Literally just last week here, 15 year old girl from DD's school is in intensive care. 17 year old boyfriend driver few cuts and bruises.
Have also been the girl in that car as a teenager and we were very close to a serious car crash (several times).
Mylittlesandwich · 09/10/2022 19:07
I'd say no, as a teen I was given lifts by young guys a few times and there was a lot of risky driving. I saw one of them reach 120 on the motorway. Luckily we were all safe.
I passed my test at 26 and in a year was driving around newborn DS but I wasn't a 17 year old boy. Their brains are less mature and they are more likely to take risks.
L1ttledrummergirl · 09/10/2022 19:19
Dd drove her female friends (with me in the passenger seat) on her L plates before passing her test. There was no giggly excitement it was just getting from a to b with me taking the car home. By the time she passed her test, driving with her friends in the car was normal.
She does an activity outside of school with mainly males. The first time she drove with them they were not so well behaved, trying to encourage her to drive faster and take risks. Fortunately she is assertive and had no issues with telling them to behave or walk and so that behaviour stopped.

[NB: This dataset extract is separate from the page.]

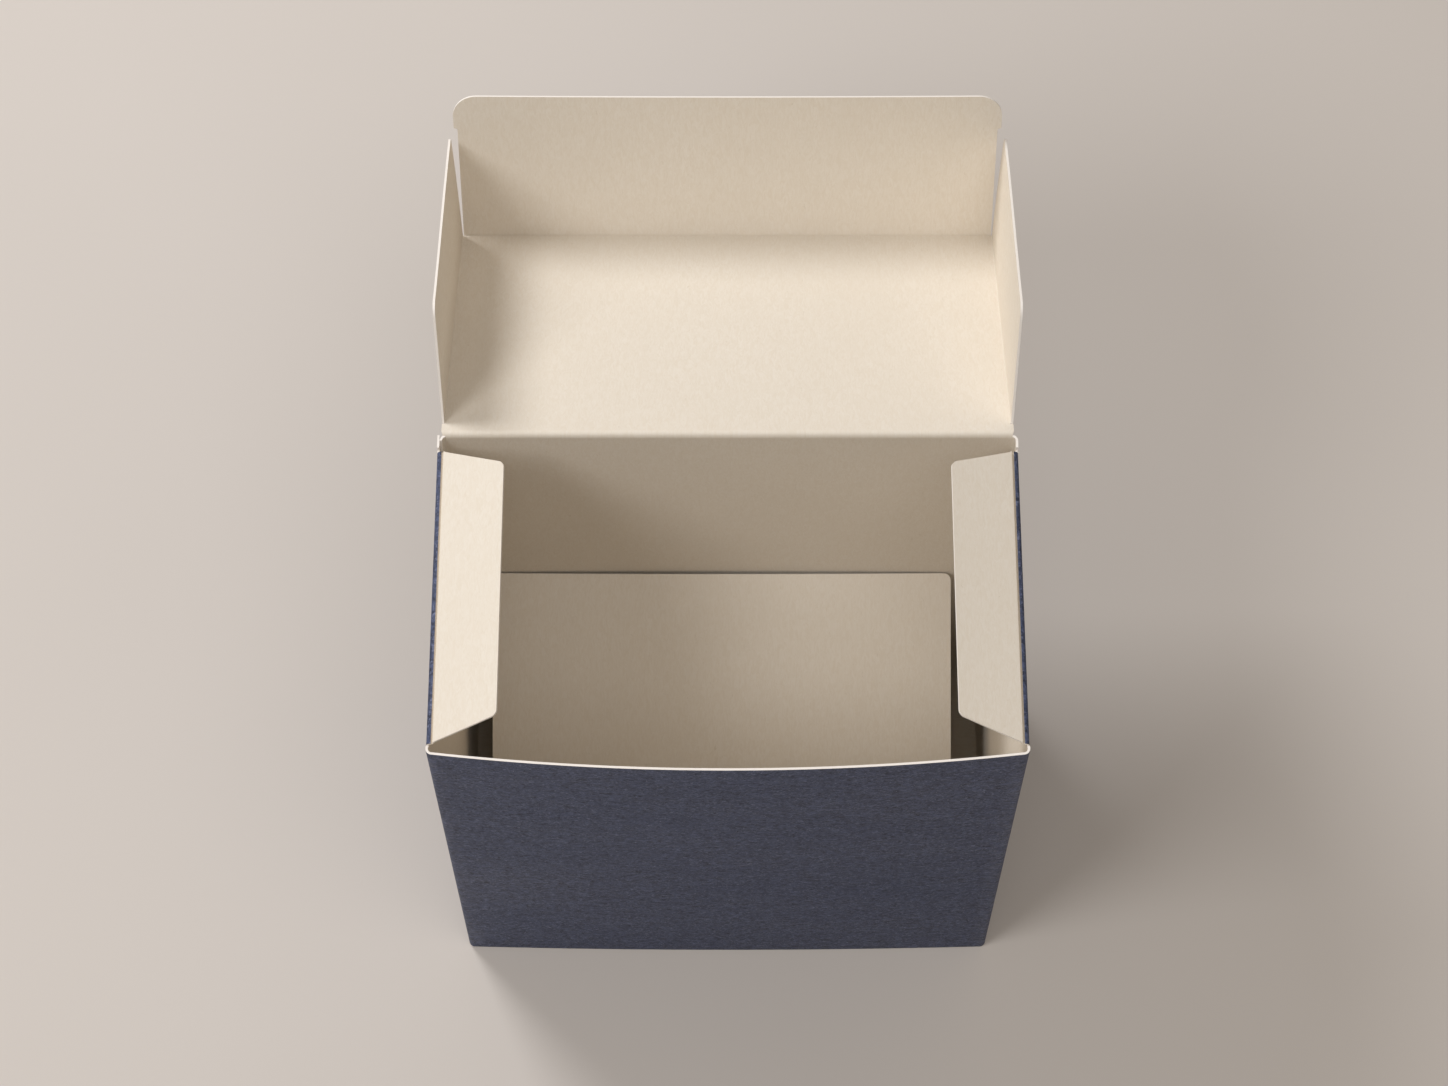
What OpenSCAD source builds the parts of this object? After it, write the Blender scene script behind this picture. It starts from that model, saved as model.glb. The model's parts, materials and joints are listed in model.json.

I would be more concerned that your dd doesn't know the boy very well and makes safe decisions around how she dates rather than worrying about the competency of someone who has been judged as safe to drive.
BlessedMess · 09/10/2022 19:28
When I was that age and getting lifts with guys who’d only just passed their tests, I got some good advice if I was ever in a car being driven badly by a new driver. First off, they said just ask the driver to stop and get out - your parents would rather pick you up from wherever than have you in a car being driven dangerously, have you end up in hospital or worse. Fair enough, but a bit more usefully should you end up in that situation - maybe there’s a group of you, maybe you didn’t realise but s/he’s actually drunk or just refuses to stop - say you’re going to be sick. They’ll be proud of their car and won’t want someone barffing all over it and are much more likely to stop.